Schmidhuber Problems

A reproducible-baseline catalog of the synthetic learning problems that appear in Jürgen Schmidhuber’s experimental papers from 1989 through 2025 — implemented in pure numpy, runnable on a laptop CPU, with paper-comparison metrics per stub.

• GitHub: https://github.com/cybertronai/schmidhuber-problems
• Site: https://cybertronai.github.io/schmidhuber-problems/
• Catalog: RESULTS.md
• Visual tour: VISUAL_TOUR.md
• Build notes: BUILD_NOTES.md
• Status: 58 of 58 stubs implemented (PRs #4–#16, all merged 2026-05-08)

Introduction

The field has standardized on backprop by the end of the ’80s, and Hinton gives a sample of problems that were used at the time. In the last 20 years, we have transitioned to GPUs, and the math has changed considerably. Instead of being bottlenecked by arithmetic, the shrinking of transistors means that arithmetic is essentially free, and all of the work comes from data movement. Backprop is inefficient in terms of “commute to compute ratio” because it requires fetching all of the activations for each gradient add.

So a natural experiment would be to redo key experiments of this time with a focus on data movement. The first step is to get a baseline — to establish the list of problems which are famous, reasonable to implement, and easy to run/reproduce.

— Yaroslav, hinton-problems issue #1 (Sutro Group)

This repository is the algorithmic-lineage companion to hinton-problems.

• Hinton’s catalog emphasizes representational toy tasks: small benchmarks where hidden-unit inspection is the experimental payoff (4-2-4 encoder, family trees, shifter, Forward-Forward MNIST).
• Schmidhuber’s lineage emphasizes algorithmic capability. Four threads run through this catalog:
  • Long-time-lag indexing: 1990 flip-flop → 1992 chunker → 1996 adding-problem → 1997 temporal-order
  • Key-value binding: 1992 fast-weights → 2021 linear Transformers (the same outer-product math, 29 years apart)
  • Kolmogorov-complexity search: 1995 Levin search → 2003 OOPS (program enumeration, no gradients)
  • Controller + model + curiosity loops in tiny stochastic environments: 1990 pole-balance → 2018 World Models

v1 + v1.5 ship 58 implementations covering this lineage from the 1989 NBB through the 2022 Neural Data Router. Each stub is a self-contained folder with model + train + eval + visualization + animated GIF, all in numpy, all runnable in <5 min per seed on an M-series laptop.

What’s here

Pure numpy + matplotlib throughout. Every stub runs on a laptop CPU. Each problem lives in its own folder with <slug>.py (model + train + eval), README.md (8 sections: Header / Problem / Files / Running / Results / Visualizations / Deviations / Open questions), make_<slug>_gif.py, visualize_<slug>.py, an animated <slug>.gif, and a viz/ folder of training curves and weight visualizations.

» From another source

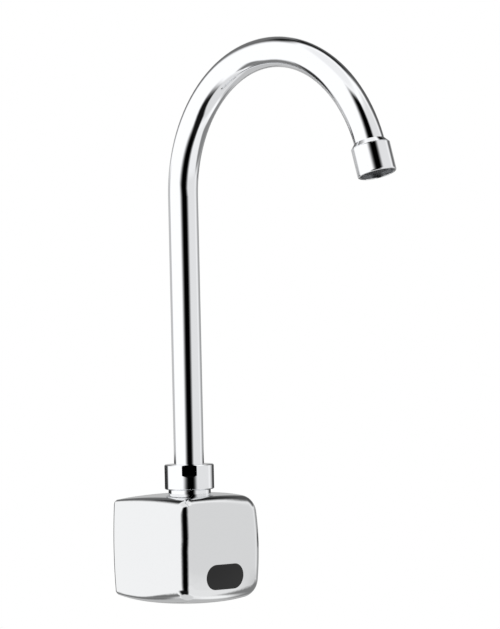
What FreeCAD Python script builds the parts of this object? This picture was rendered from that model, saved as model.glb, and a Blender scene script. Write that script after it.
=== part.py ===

Per the SPEC’s RL-stub rule, RL/env-heavy stubs (pole-balance-*, pomdp-flag-maze, world-models-*, torcs-vision-evolution, upside-down-rl, double-pole-no-velocity) use numpy mini-environments that capture the algorithmic claim of the original paper, not the original simulator. The substitution is documented in each stub’s §Deviations. Original-simulator reruns are tracked as v2 follow-ups.

Development

This repository includes a minimal Nix development shell with Python and NumPy:

nix develop
python3 nbb-xor/nbb_xor.py --seed 0

Or run one stub directly without Nix (assumes python3 -m pip install numpy matplotlib):

cd flip-flop
python3 flip_flop.py --seed 0
python3 visualize_flip_flop.py
python3 make_flip_flop_gif.py

Visual tour

nbb-xor — Schmidhuber 1989 NBB local rule on XOR. The wave-0 sanity validator: WTA + bucket-brigade dissipation, no backprop.	flip-flop — Schmidhuber 1990 controller + differentiable world-model on the canonical LSTM-precursor latch.
linear-transformers-fwp — Schlag/Irie/Schmidhuber 2021. Linear-attention V^T(Kq) ≡ 1992-FWP (V^T K)q to 2.22e-16 (float64 ulp).	world-models-carracing — Ha & Schmidhuber 2018 V+M+C on a numpy 2D track. Returns +103.8 mean across 5 seeds (random +4.84).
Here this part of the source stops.